If there is one thing I see lacking most in the world it's emotional maturity. Maybe it's something our culture has not placed much value on: knowing how to read our own emotions, and what to do with them and with ourselves in the midst of them; to read other people; coming to feel what others feel; knowing how we feel and yet not always acting from an emotional place; and valuing what all this means - even using it to advance relationships, to work together, to accomplish what we're meant to do. Again, folks, I gotta say - if we spent more time with our children at the most important moment in their emotional development - giving them time and our love to develop in their own time in this very precious way - would we be better people, would our society be less combative, and more cooperative?

I was given the time to heal.
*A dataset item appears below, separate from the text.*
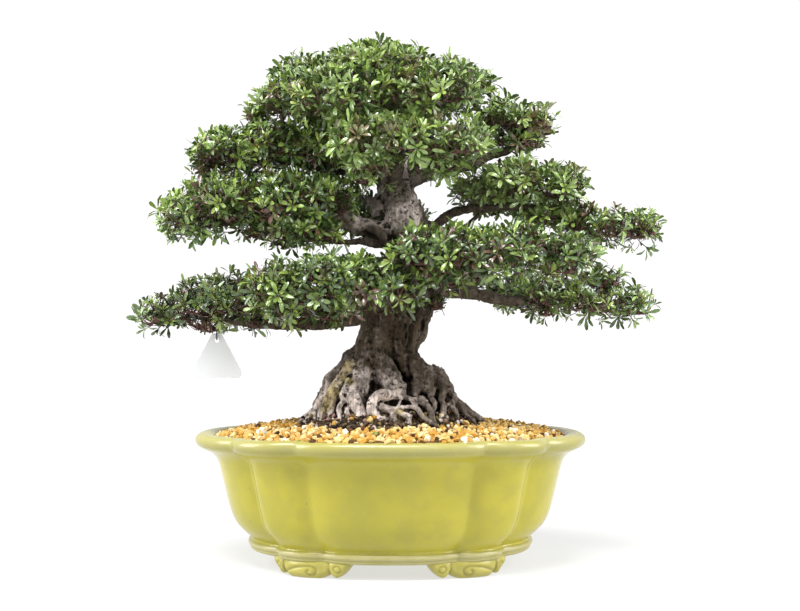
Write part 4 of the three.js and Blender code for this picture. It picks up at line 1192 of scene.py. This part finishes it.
gravel = new_piece("grain_heap", in_place(bed_points), bed_faces)
keep_numbers(gravel, "density", np.clip(0.5 + past_crust / 0.035, 0.05, 1) * (bed_points[:, 2] > 156.5)
             * (bed_share > 0.36))
sizes = {"Spacing": 0.0046, "Per square metre": 100000.0, "Seed": 4, "Lowest": -0.0010, "Highest": 0.0026,
         "Smallest": 0.58, "Largest": 1.26}
grow(gravel, scatter_recipe("scatter_grains", grain_box, grit, sizes))
print("grain triangles:", triangles(gravel))

# %% Join the bed to the grains
bed_kind = np.where(past_crust < 0, 2.0, 1.0)
add_to(gravel, in_place(bed_points), bed_faces, "bed", bed_kind)
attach(gravel, "root")
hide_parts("gravel")
print("grain heap triangles:", triangles(gravel))

# %% Crumbs of soil and moss at the trunk's foot
crumb_finish, shader, wire = start_finish("crumb", 0.95, Specular_IOR_Level=0.15)
place = place_on(wire)
tint, pores = stored(wire, "tint"), mottle(place, 0.0014, 4.0, 0.65)
colour = tint.ramp(0.0, 0.5).mix((0.020, 0.014, 0.010), (0.11, 0.075, 0.050))
colour = tint.ramp(0.52, 0.6).mix(colour, (0.22, 0.175, 0.06))
colour = tint.ramp(0.70, 0.72, kind="LINEAR").mix(colour, (0.34, 0.20, 0.16))
colour = tint.ramp(0.84, 0.85, kind="LINEAR").mix(colour, (0.62, 0.54, 0.48))
colour = pores.ramp(0.3, 0.55, 0.6, 0.0).mix(colour, (0.015, 0.011, 0.008))
finish_with(shader, wire, colour=colour, relief=pores, height=0.001)
crumbs = new_piece("soil_crumbs", in_place(bed_points), bed_faces)
keep_numbers(crumbs, "density", np.clip(0.4 - past_crust / 0.07, 0, 1) * (bed_points[:, 2] > 168)
             * (bed_share > 0.34))
sizes = {"Spacing": 0.0030, "Per square metre": 150000.0, "Seed": 8, "Lowest": -0.0010, "Highest": 0.0040,
         "Smallest": 0.22, "Largest": 0.78}
grow(crumbs, scatter_recipe("scatter_crumbs", grain_box, crumb_finish, sizes))
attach(crumbs, "root")
print("crumb triangles:", triangles(crumbs))

# %% [markdown]
# ## Soil and drain mesh
# Under the dressing lies dark granular soil, which fills the bowl and so has the pot's lobes. A square of
# plastic mesh covers each drain hole. It shows only from below, and its solid already has the right
# shape, so it keeps it and gets a better finish.

# %% Soil and drain mesh materials
earth, shader, wire = start_finish("earth", 0.95, Specular_IOR_Level=0.2)
place = place_on(wire)
lumps = wire.node("ShaderNodeTexVoronoi", {"Vector": place, "Scale": 260.0}, output="Distance")
grainy = mottle(place, 0.002, 5.0, 0.7)
finish_with(shader, wire, colour=grainy.ramp(0.35, 0.65).mix((0.025, 0.016, 0.01), (0.13, 0.085, 0.05)),
            relief=lumps * 0.7 + grainy * 0.5, height=0.0025)
netting, shader, wire = start_finish("netting", 0.5)
scuff = mottle(place_on(wire), 0.003)
finish_with(shader, wire, colour=scuff.mix((0.012, 0.012, 0.014), (0.035, 0.035, 0.04)),
            roughness=scuff.ramp(0.3, 0.7, 0.35, 0.65), relief=scuff, height=0.0002)
for node in ("drain_screen_left", "drain_screen_right"):
    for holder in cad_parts[node].material_slots:
        holder.material = netting
# Half-width and height of the soil in millimetres
FILLING = [(150, 34), (162, 34.6), (182, 49), (194.6, 66), (213.8, 130), (219, 149), (140, 165), (60, 166)]
rings = [lobed_ring(half_width, full_turn(BED_SIDES), height) for half_width, height in FILLING]
soil = new_piece("soil_fill", in_place(np.vstack(rings)), ring_faces(len(rings), BED_SIDES, capped=True),
                 earth)
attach(soil, "root")
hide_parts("soil")

# %% [markdown]
# ## The pads of foliage
# Each tier of leaves is a row of flattened clumps. A clump is a ball stretched to its size and made
# uneven with noise, and the parts of it that lie inside the next clump are dropped. Nothing of this
# shell is shown: it only says where a twig can end and which way its leaves look.

# %% Clumps x, y, z, half-width, half-depth, half-height in millimetres
PADS = {
    "crown": [(-18, 0, 624, 80, 84, 38), (-104, 0, 606, 54, 72, 34), (-142, -2, 593, 30, 48, 21),
              (-116, 0, 634, 24, 30, 18), (64, 0, 612, 57, 68, 32), (104, 0, 618, 25, 34, 17),
              (-58, -78, 591, 70, 38, 25), (48, -72, 594, 60, 36, 24), (-24, 84, 604, 100, 44, 28),
              (-180, 0, 578, 10, 14, 9)],
    "left_upper": [(-94, 10, 530, 38, 60, 27), (-152, 10, 535, 42, 60, 27), (-204, 8, 528, 38, 50, 26),
                   (-236, 4, 527, 20, 34, 20), (-242, 4, 505, 14, 22, 9)],
    "left_middle": [(-84, -30, 462, 38, 54, 27), (-142, -30, 460, 48, 62, 33), (-206, -30, 454, 46, 58, 34),
                    (-256, -30, 446, 37, 44, 30), (-118, -30, 422, 54, 38, 13)],
    "left_lower": [(-200, -14, 336, 40, 52, 29), (-244, -14, 332, 38, 48, 27), (-292, -14, 317, 31, 34, 19),
                   (-136, -20, 320, 34, 30, 15), (-88, -22, 322, 36, 26, 13), (-228, -14, 306, 18, 20, 9),
                   (-178, -12, 306, 14, 18, 7), (-250, -14, 308, 14, 18, 9)],
    "front_lower_left": [(-124, -96, 345, 44, 42, 32), (-78, -98, 353, 42, 44, 33),
                         (-34, -98, 353, 36, 40, 28), (10, -100, 346, 28, 36, 22)],
    "front_lower_right": [(34, -98, 392, 32, 38, 23), (86, -98, 389, 42, 42, 29), (66, -88, 364, 32, 26, 17),
                          (146, -96, 393, 46, 44, 30), (208, -94, 384, 42, 38, 27)],
    "right_middle": [(116, 0, 478, 28, 48, 19), (162, 0, 488, 44, 60, 25), (215, 0, 482, 35, 46, 25),
                     (198, 0, 444, 22, 32, 14)],
    "right_far": [(240, 0, 438, 28, 40, 18), (280, 0, 431, 32, 40, 21), (323, 0, 430, 27, 30, 20)],
    "right_lower": [(200, 8, 340, 40, 46, 18), (254, 4, 337, 40, 46, 22), (307, 0, 331, 32, 30, 20),
                    (276, 0, 364, 26, 28, 12), (62, -12, 332, 9, 12, 11), (204, 8, 322, 12, 16, 8)],
    "front_middle": [(-32, -92, 528, 40, 40, 25), (20, -94, 532, 42, 42, 26), (80, -90, 528, 44, 40, 25),
                     (-24, -76, 504, 34, 34, 19), (62, -64, 503, 32, 26, 9), (-34, -60, 488, 14, 16, 9)],
    "right_upper": [(150, 6, 574, 36, 44, 21), (187, 8, 570, 25, 34, 18), (168, 0, 542, 32, 26, 9)],
    "back_lower": [(-50, 142, 370, 52, 42, 24), (34, 138, 378, 44, 42, 25), (100, 140, 372, 36, 34, 20)],
    "back_middle": [(-104, 128, 448, 42, 38, 20), (-44, 130, 458, 46, 42, 22), (12, 130, 456, 30, 34, 18)],
    "back_upper": [(-60, 112, 534, 48, 38, 20), (14, 116, 540, 44, 42, 22), (78, 108, 534, 34, 34, 17)],
    "back_left_middle": [(-188, 106, 472, 44, 42, 22)],
    "back_right_middle": [(154, 118, 478, 46, 42, 22)],
    "back_left_lower": [(-156, 114, 342, 46, 44, 22)],
    "back_right_lower": [(186, 120, 350, 46, 44, 22)],
}
shell_ball, shell_faces = unit_ball(4)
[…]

I'm better every day, and for that I believe I will be stronger sooner, and stronger longer. My skin is almost entirely knit, I'm able to lift my son, put him to bed, and push him on the swing - now. My family was here: taking care of everything I needed, nutritious food, time to sleep and rest, taking care of my son in the best way he can be cared for: by those who will be a part of his life for the rest of his life. I only want the same for him.


** It's imperative that I make a note here for all the working mothers who love their jobs: if you love your job, God bless you. If you need to work to be happy, God Bless YOU - most people don't have that! If being at home all day would deprive you of what you need to be yourself, I fully support your decision to work. As they always say, "when Mama ain't happy, ain't NObody happy!" I support you. It's not good for anyone when the person taking care of the child is unhappy.



1 comment:

  1. Yes indeed, how would American society improve if we spent more time with our little ones at crucial times in their development?